### Stated goal
Narrow the data below down to the lines containing "joints".

### Supplied data

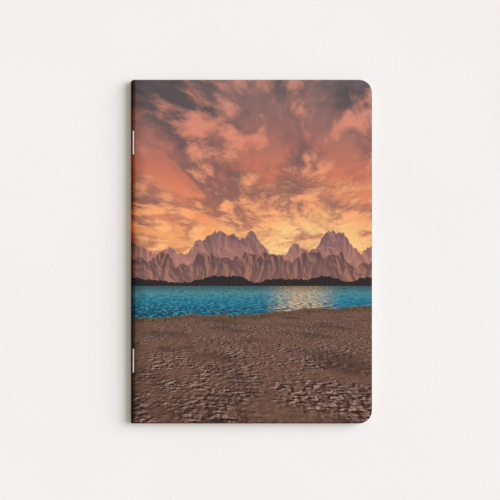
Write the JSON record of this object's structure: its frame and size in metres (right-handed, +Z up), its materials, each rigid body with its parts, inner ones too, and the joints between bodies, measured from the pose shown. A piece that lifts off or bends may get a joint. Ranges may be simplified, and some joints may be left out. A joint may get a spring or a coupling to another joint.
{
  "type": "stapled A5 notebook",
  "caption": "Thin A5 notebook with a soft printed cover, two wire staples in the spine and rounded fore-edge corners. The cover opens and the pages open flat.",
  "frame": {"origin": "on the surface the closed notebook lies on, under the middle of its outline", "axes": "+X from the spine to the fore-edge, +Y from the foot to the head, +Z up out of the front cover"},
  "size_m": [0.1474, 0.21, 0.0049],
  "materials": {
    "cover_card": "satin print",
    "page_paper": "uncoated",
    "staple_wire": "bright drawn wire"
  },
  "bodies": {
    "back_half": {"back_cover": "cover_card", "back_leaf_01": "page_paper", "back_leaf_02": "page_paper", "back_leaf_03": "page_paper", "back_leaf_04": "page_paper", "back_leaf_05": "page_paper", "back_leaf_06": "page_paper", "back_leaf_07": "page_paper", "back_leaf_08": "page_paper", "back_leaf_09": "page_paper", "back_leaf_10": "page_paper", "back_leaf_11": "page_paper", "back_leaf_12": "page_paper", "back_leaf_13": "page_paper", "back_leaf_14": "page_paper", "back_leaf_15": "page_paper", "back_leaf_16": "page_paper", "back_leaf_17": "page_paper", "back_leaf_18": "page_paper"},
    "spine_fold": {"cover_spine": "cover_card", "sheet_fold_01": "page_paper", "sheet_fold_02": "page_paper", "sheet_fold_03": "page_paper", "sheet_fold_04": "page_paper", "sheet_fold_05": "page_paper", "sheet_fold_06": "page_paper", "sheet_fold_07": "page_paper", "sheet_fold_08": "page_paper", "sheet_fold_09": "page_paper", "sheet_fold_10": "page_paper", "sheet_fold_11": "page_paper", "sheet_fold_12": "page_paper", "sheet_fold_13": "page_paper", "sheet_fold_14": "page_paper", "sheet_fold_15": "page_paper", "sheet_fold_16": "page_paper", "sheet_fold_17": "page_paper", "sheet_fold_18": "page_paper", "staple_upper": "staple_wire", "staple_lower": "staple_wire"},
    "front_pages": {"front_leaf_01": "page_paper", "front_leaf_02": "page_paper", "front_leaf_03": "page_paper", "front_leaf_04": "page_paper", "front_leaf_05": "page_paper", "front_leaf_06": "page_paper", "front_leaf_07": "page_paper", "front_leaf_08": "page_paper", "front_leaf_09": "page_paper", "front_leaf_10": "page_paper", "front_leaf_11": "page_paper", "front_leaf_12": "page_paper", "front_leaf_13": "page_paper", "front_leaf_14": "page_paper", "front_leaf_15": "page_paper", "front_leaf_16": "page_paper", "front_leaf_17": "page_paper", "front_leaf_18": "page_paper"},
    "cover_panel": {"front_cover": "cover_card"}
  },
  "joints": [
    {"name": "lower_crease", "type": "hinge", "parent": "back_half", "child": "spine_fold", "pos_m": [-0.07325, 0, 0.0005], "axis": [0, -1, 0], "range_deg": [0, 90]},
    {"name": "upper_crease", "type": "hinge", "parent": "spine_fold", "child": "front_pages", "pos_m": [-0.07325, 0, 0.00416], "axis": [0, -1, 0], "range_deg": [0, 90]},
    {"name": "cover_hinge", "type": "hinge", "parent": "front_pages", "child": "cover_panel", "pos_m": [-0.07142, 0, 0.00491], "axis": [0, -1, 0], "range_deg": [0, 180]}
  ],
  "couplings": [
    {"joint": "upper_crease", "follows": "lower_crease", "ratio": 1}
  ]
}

### Exercise solution
Write the JSON record of this object's structure: its frame and size in metres (right-handed, +Z up), its materials, each rigid body with its parts, inner ones too, and the joints between bodies, measured from the pose shown. A piece that lifts off or bends may get a joint. Ranges may be simplified, and some joints may be left out. A joint may get a spring or a coupling to another joint.
  "joints": [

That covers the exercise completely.